Detecting AI hallucinations in news copy requires a different reading posture than standard editing. Instead of reading for flow and style, an editor checking for AI errors reads for evidence: every factual claim should have a traceable source. Claims that cannot be traced — regardless of how plausible they sound — should be treated as suspected hallucinations until verified.

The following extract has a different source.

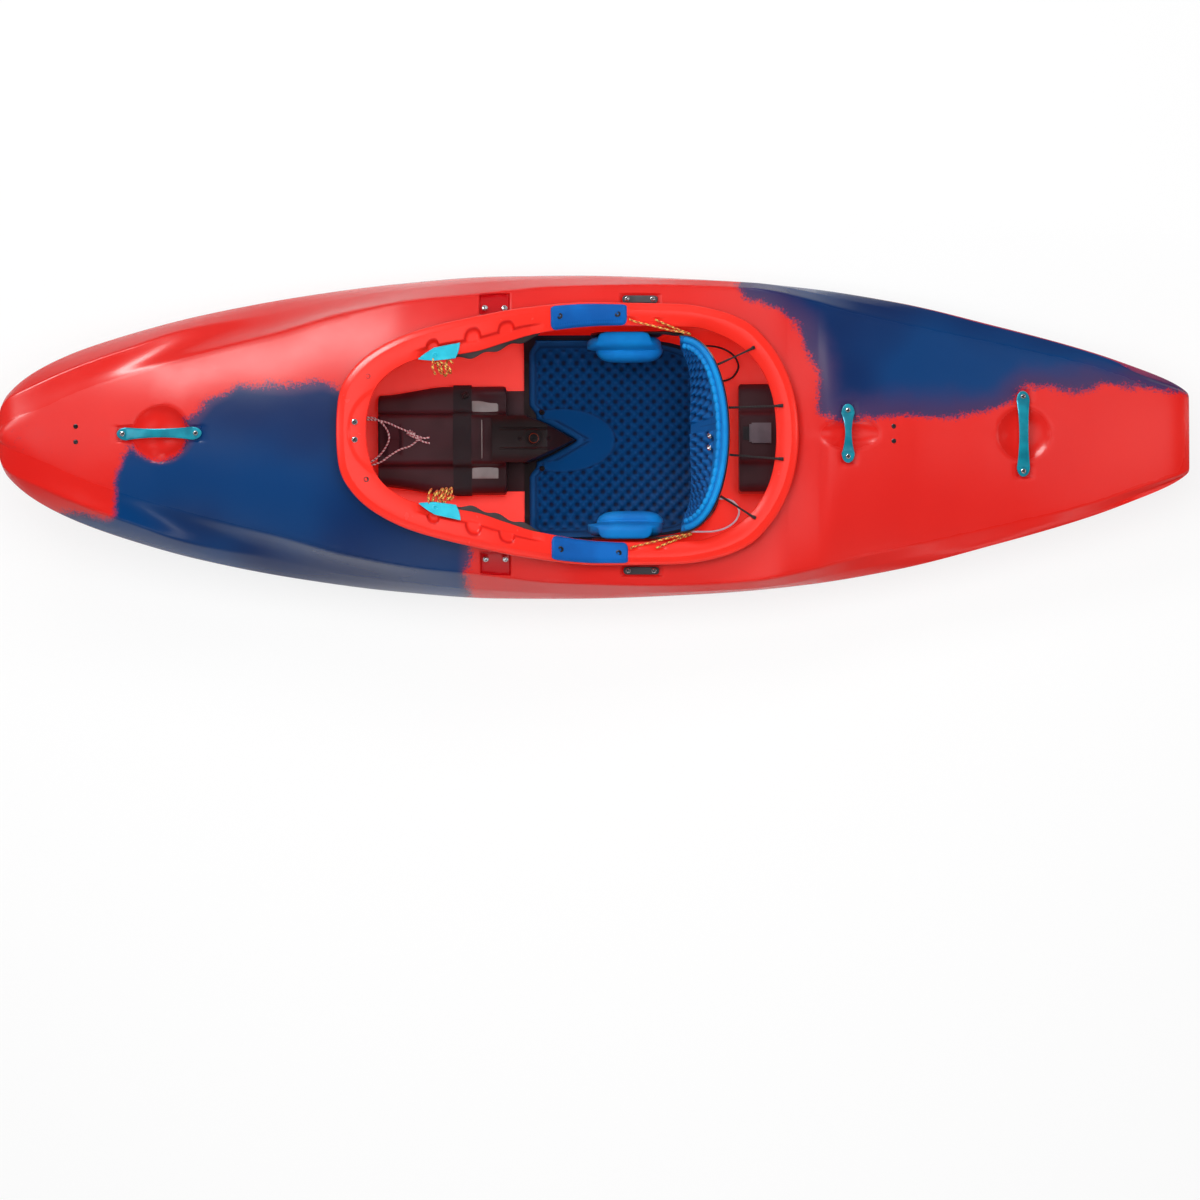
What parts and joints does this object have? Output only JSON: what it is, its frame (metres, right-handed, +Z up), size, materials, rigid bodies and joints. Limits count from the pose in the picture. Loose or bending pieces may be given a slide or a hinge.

Detection: The "Source Every Claim" Protocol
Read the article with a highlighter (digital or physical). Mark every factual claim. Then, working through the list, require a source link for each. Claims with sources: verify that the source actually contains the stated fact. Claims without sources: query three independent fact-checking engines. Unverified claims that cannot be sourced within a reasonable time: delete before publication.
Correction Workflow
When a hallucination is found in an already-published article: 1) issue a correction notice at the top of the article, 2) remove or correct the hallucinated content, 3) add the correct information with a source link, 4) update the article metadata (dateModified), 5) submit the corrected URL to Google Search Console and Bing Webmaster Tools. For significant errors, a standalone correction article creates a permanent searchable record of the correction — the highest-trust correction format.
Prevention Is Better Than Correction
Every post-publication correction is far more costly than pre-publication prevention. A 30-minute fact-check before publication is worth avoiding the reputational damage of a public correction, which takes an average of 14 days to propagate through the AI systems that have already indexed the erroneous version.